» **Object modeling scripts**:
──────

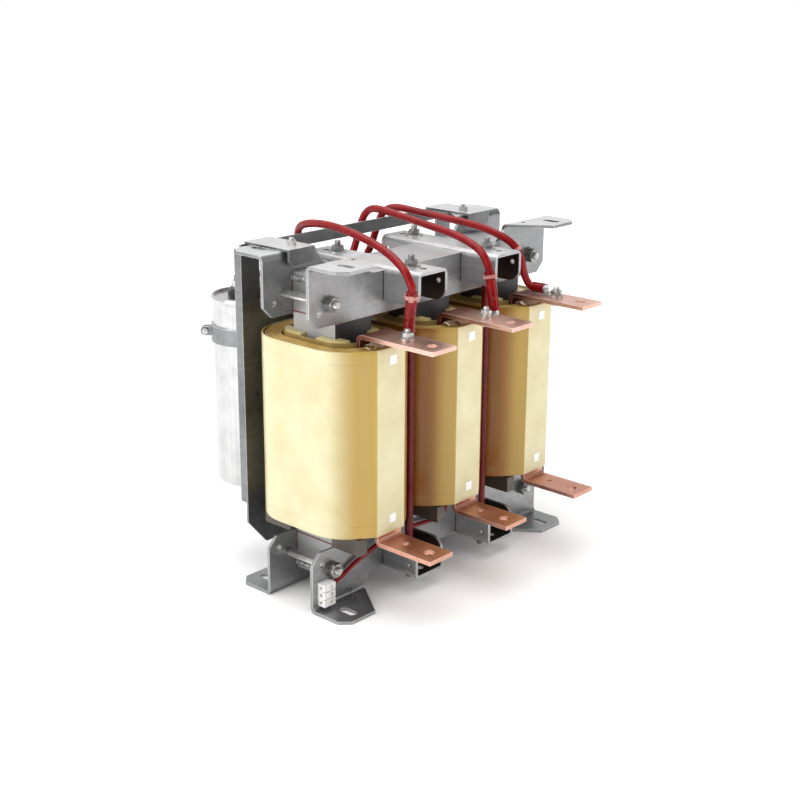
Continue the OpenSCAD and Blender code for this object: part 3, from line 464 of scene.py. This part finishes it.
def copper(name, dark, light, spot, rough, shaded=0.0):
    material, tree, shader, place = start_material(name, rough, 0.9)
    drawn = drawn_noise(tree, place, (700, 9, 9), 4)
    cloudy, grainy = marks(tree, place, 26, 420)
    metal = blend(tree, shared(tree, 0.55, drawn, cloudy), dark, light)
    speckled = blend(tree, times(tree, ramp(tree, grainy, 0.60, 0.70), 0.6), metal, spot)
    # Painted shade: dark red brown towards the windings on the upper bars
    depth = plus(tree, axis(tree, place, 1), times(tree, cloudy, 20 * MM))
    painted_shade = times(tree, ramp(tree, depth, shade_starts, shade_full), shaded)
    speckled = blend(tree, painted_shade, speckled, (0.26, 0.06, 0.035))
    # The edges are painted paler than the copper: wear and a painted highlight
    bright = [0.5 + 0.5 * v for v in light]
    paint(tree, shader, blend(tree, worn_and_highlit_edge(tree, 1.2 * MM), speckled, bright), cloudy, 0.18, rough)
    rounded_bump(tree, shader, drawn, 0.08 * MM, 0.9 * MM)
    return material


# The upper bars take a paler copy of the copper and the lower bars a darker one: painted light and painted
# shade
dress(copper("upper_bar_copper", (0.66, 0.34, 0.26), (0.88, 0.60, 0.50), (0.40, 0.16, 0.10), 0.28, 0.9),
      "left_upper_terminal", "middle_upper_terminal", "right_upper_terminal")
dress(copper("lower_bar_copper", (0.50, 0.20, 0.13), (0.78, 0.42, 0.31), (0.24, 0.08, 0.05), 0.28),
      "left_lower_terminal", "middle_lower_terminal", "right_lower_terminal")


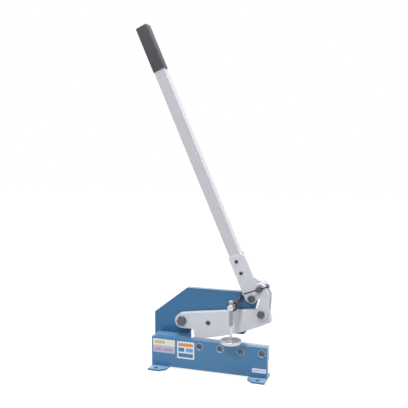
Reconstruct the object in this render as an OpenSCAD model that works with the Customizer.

──────

» **EXERCISE GOAL**: Locate the string "OpenSCAD" in the listing above and copy every line where it occurs.

» **WRITTEN ANSWER**:
Continue the OpenSCAD and Blender code for this object: part 3, from line 464 of scene.py. This part finishes it.
Reconstruct the object in this render as an OpenSCAD model that works with the Customizer.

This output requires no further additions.